Hours of Operation and Prices
Lunch: Th only 11:30-2:30; Entrees: $16-$30
Dinner: T-Th 6-10, F-Sat 6-1l; Entrees: $16-$30
Closed: Sun-M

Other Information
• Credit Cards: All major
• Reservations: Recommended
• Dress: Casual
• Parking: Street
• Nearest Metro: Mount Vernon-UDC, Gallery Place-Chinatown
• Handicapped accessible

The first white tablecloths on Seventh Street? An entry hall full of flowers, just across the street from a soup kitchen and a parking lot? Who thought you could find a $50 dinner on this forlorn strip of downtown? Times are changing, and Rupperts is helping them do it.

Here's what serious young American chefs are accomplishing: They're tracking down the first pearly, soft-shell crabs and wild ramps of spring, the figs and wild mushrooms of fall. They're inventing combinations never before considered, and the good chefs, like Rupperts', are combining them with logic as well as style. Apples and parsnips in a soup - tree and earth, sweet-tart and a pleasantly bitter resonance. Shad roe and grits - the South revisited, graininess of fish eggs and of ground corn. This food is not about sauces. It's about vegetables dominating and extolling the meat and the fish: shredded parsnip mysterious and delicious with tiny lettuces and idyllic asparagus, all a bed for grilled red snapper. Grilled sweetbreads and mashed potatoes (with oil - no butter or cream is used here) mingle with turnip greens and a surprise of puckery grilled rhubarb. With all this, three kinds of crusty, just-baked bread. And afterward, the absolute in vanilla ice creams, served on a cornmeal waffle with warm seasonal fruit, such as tart rhubarb puree. A dessert to make you count the days until spring.

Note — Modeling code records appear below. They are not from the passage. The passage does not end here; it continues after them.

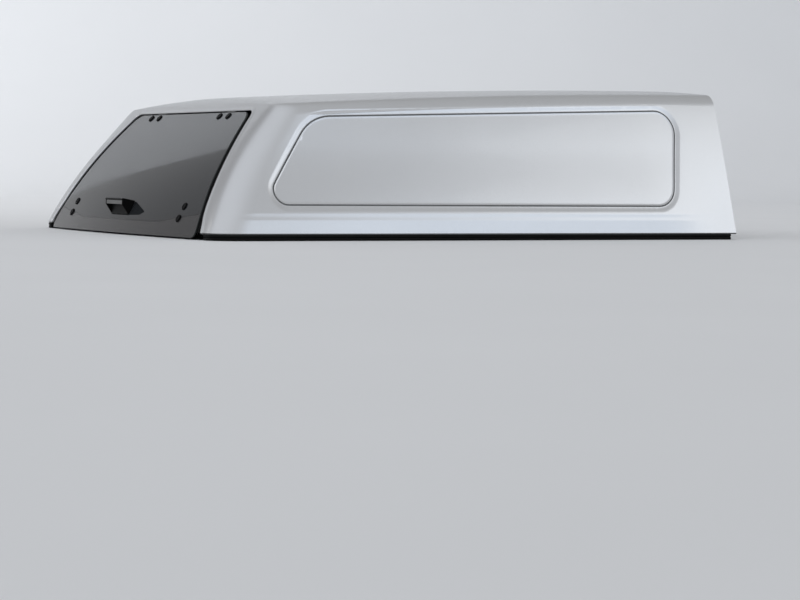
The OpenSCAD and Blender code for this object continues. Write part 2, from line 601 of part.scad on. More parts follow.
// Handle: a hood on the glass, open below, with a paddle hung in its mouth.
// Its profile is drawn in the local frame, [up the glass, out from the glass].
hood_wall = 4;
hood_half = handle_width / 2;
hood_profile = [[0, 0.8], [handle_height, 0.8], [handle_height - 13, handle_reach], [20, handle_reach - 8]];
paddle_pivot = [handle_height - 18, handle_reach - 7];
paddle_r = 3.2;
trunnion_r = 2.2;
module along_handle(half) on_glass(0, handle_foot) rotate([90, 0, 90]) translate([0, 0, -half])
    linear_extrude(2 * half) children();
module handle_base() color(dark) difference() {
    along_handle(hood_half) polygon(hood_profile);
    along_handle(hood_half - hood_wall) polygon([[-8, 5], [handle_height - 5, 5],
        [paddle_pivot[0] + 4, handle_reach - 10], [paddle_pivot[0] + 4, handle_reach + 6], [0, handle_reach + 6]]);
    along_handle(hood_half - 1) translate(paddle_pivot) circle(trunnion_r + 0.05);
}
module handle_lever() color(grey) {
    along_handle(hood_half - hood_wall - 1) union() {
        translate(paddle_pivot) circle(paddle_r);
        polygon([paddle_pivot + [0, paddle_r], paddle_pivot - [0, 0.5],
            paddle_pivot + [-11.5, -5.8], paddle_pivot + [-13, -2]]);
    }
    along_handle(hood_half - 1.2) translate(paddle_pivot) circle(trunnion_r);
}

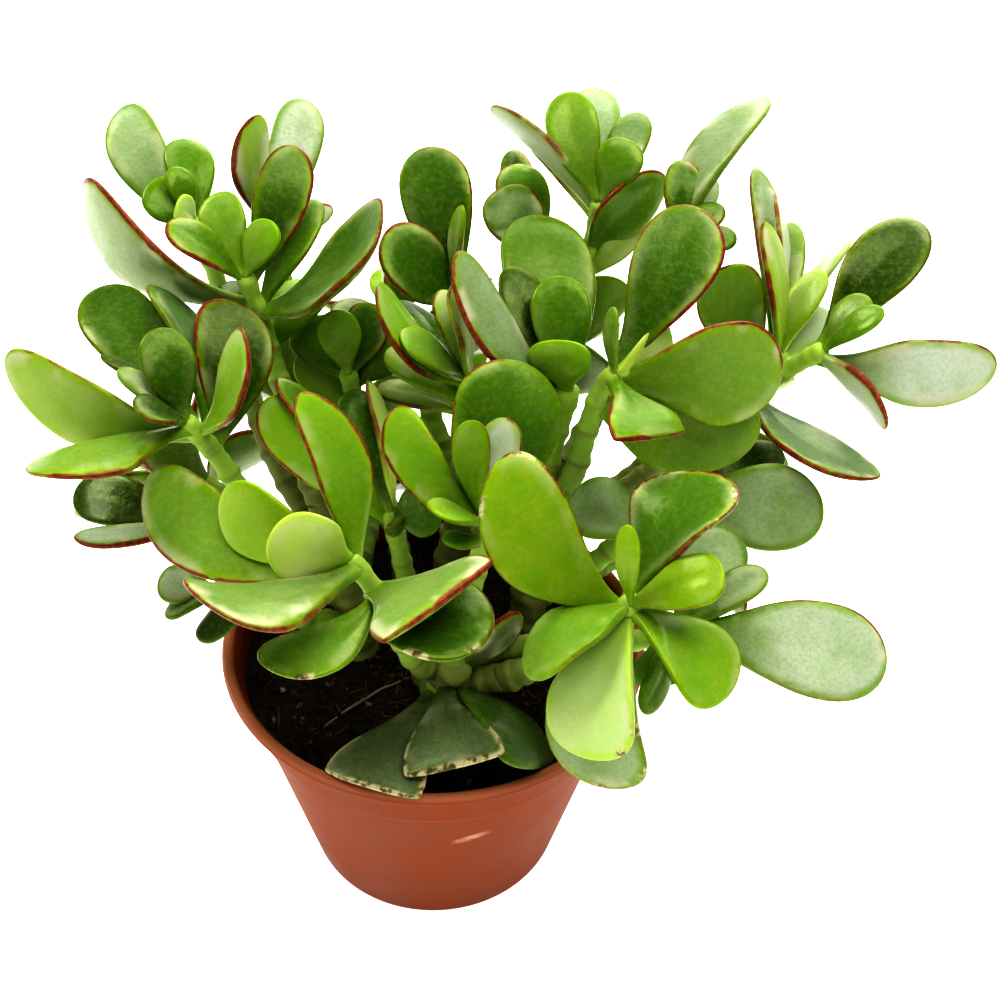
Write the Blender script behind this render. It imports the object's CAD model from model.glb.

Rupperts is full of surprises, the least happy being the uptown prices for simple cooking in a marginal downtown location. It's surprising, too, to find the waiters in jeans-and-shirtsleeves casualness, given the starched environment. There are precious touches: an hors d'oeuvre served in the bowl of a spoon, after-dinner cookies no bigger than a sequin. Still, the basics are top quality, right down to the Quartermaine's coffee and made-from-scratch cocoa. More than anything else, Rupperts is a fashion show for seasonal produce.